For Fery – who had suffered with nosebleeds during each of his previous three wins – this was his greatest test to date. He knew that he would face a more elevated level of tennis than he is accustomed to. The air grows thinner and colder as you climb the pyramid of this sport. But he was ready to pull on the crampons.

Admittedly, Fery barely laid a glove on Dimitrov in the first half-hour, only finally winning a point against serve in the 27th minute. But he had been here before. Outgunned by Otto Virtanen in the second round, trailing to Zizou Bergs in the third, Fery had revealed the unflappable character that distinguishes his play as much as his sweetly struck backhand.

Now, on the most famous stage of all, he showed it again. The 11th game of that first set – in which Fery moved into the lead for the first time by breaking the Dimitrov serve to love – was as good as any he has played, converted when he lunged into a forehand return with the conviction of a baseballer striking a home run.

And even though the crowd might have gone a little flat when Dimitrov hit back by winning sets two and three – before claiming an apparently decisive lead in the fourth – you still have to win the last point. Which Fery did triumphantly. His 7-5, 3-6, 4-6, 6-4, 7-6 win made him the first male British wild card in the Open era to reach a major quarter-final.
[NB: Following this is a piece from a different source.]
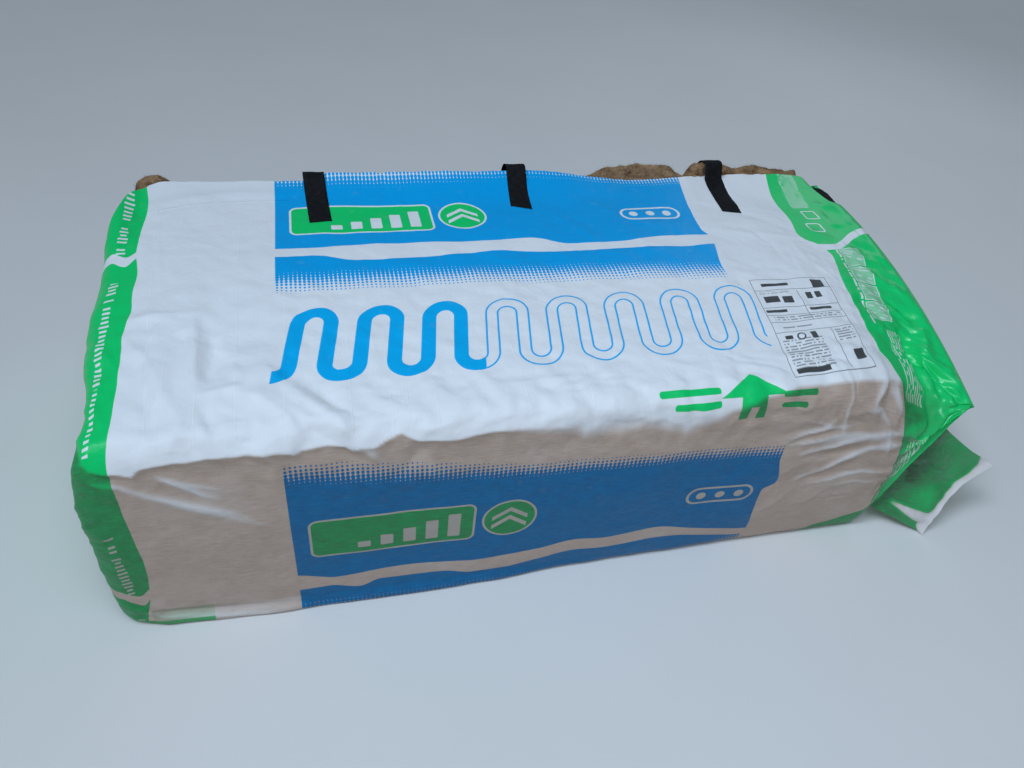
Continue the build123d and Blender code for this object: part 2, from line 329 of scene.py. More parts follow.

It wasn’t only Centre Court that lost its marbles in that moment. The grassy knoll at the top of the Wimbledon footprint erupted like a volcano. After Henman Hill and Murray Mound, some are already suggesting Fery Field – although Arthur’s Seat could be another contender.

Next up is Flavio Cobolli, the Italian whom Fery beat in the first round of January’s Australian Open– even if Cobolli had a stomach bug at the time.

Still, this isn’t the time to look ahead; but rather, to enjoy the story. In a year in which Jack Draper and Emma Raducanu withdrew from Wimbledon, Britain was looking for a flag-carrier to get behind

And at the end of a wonderful 24 hours for English sport, tennis lovers have found the hero we needed.